# AIM OF THE EXERCISE
Reproduce the listing below in its entirety. Change nothing.

# DATA
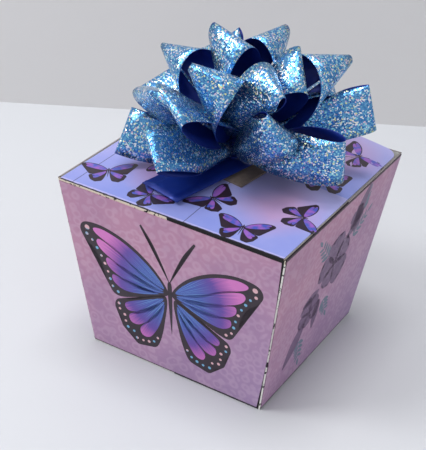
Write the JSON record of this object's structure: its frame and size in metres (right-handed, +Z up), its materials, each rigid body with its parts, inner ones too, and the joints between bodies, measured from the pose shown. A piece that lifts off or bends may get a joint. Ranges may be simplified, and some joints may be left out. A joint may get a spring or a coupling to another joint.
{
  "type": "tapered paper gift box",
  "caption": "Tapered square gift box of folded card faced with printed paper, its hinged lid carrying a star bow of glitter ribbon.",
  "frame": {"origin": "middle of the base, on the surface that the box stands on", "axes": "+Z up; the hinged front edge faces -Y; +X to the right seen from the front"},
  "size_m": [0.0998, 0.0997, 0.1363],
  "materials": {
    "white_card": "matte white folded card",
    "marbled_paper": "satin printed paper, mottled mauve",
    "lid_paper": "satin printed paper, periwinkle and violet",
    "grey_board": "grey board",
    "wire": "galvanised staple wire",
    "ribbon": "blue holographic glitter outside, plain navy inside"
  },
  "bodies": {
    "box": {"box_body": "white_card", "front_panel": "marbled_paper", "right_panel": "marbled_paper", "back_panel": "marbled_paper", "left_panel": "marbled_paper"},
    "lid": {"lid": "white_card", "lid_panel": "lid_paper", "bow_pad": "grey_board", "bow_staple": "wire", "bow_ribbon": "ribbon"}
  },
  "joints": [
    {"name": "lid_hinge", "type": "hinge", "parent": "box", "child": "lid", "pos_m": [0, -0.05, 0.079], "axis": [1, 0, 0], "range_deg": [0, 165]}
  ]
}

# RESPONSE BELOW
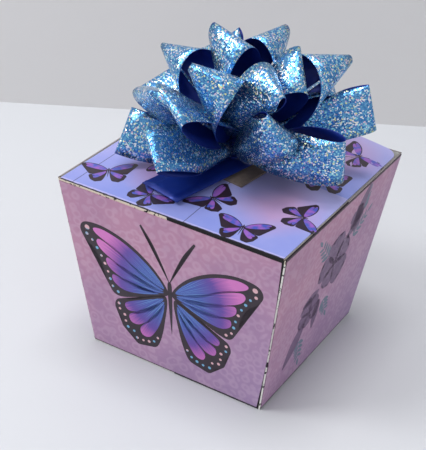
Write the JSON record of this object's structure: its frame and size in metres (right-handed, +Z up), its materials, each rigid body with its parts, inner ones too, and the joints between bodies, measured from the pose shown. A piece that lifts off or bends may get a joint. Ranges may be simplified, and some joints may be left out. A joint may get a spring or a coupling to another joint.
{
  "type": "tapered paper gift box",
  "caption": "Tapered square gift box of folded card faced with printed paper, its hinged lid carrying a star bow of glitter ribbon.",
  "frame": {"origin": "middle of the base, on the surface that the box stands on", "axes": "+Z up; the hinged front edge faces -Y; +X to the right seen from the front"},
  "size_m": [0.0998, 0.0997, 0.1363],
  "materials": {
    "white_card": "matte white folded card",
    "marbled_paper": "satin printed paper, mottled mauve",
    "lid_paper": "satin printed paper, periwinkle and violet",
    "grey_board": "grey board",
    "wire": "galvanised staple wire",
    "ribbon": "blue holographic glitter outside, plain navy inside"
  },
  "bodies": {
    "box": {"box_body": "white_card", "front_panel": "marbled_paper", "right_panel": "marbled_paper", "back_panel": "marbled_paper", "left_panel": "marbled_paper"},
    "lid": {"lid": "white_card", "lid_panel": "lid_paper", "bow_pad": "grey_board", "bow_staple": "wire", "bow_ribbon": "ribbon"}
  },
  "joints": [
    {"name": "lid_hinge", "type": "hinge", "parent": "box", "child": "lid", "pos_m": [0, -0.05, 0.079], "axis": [1, 0, 0], "range_deg": [0, 165]}
  ]
}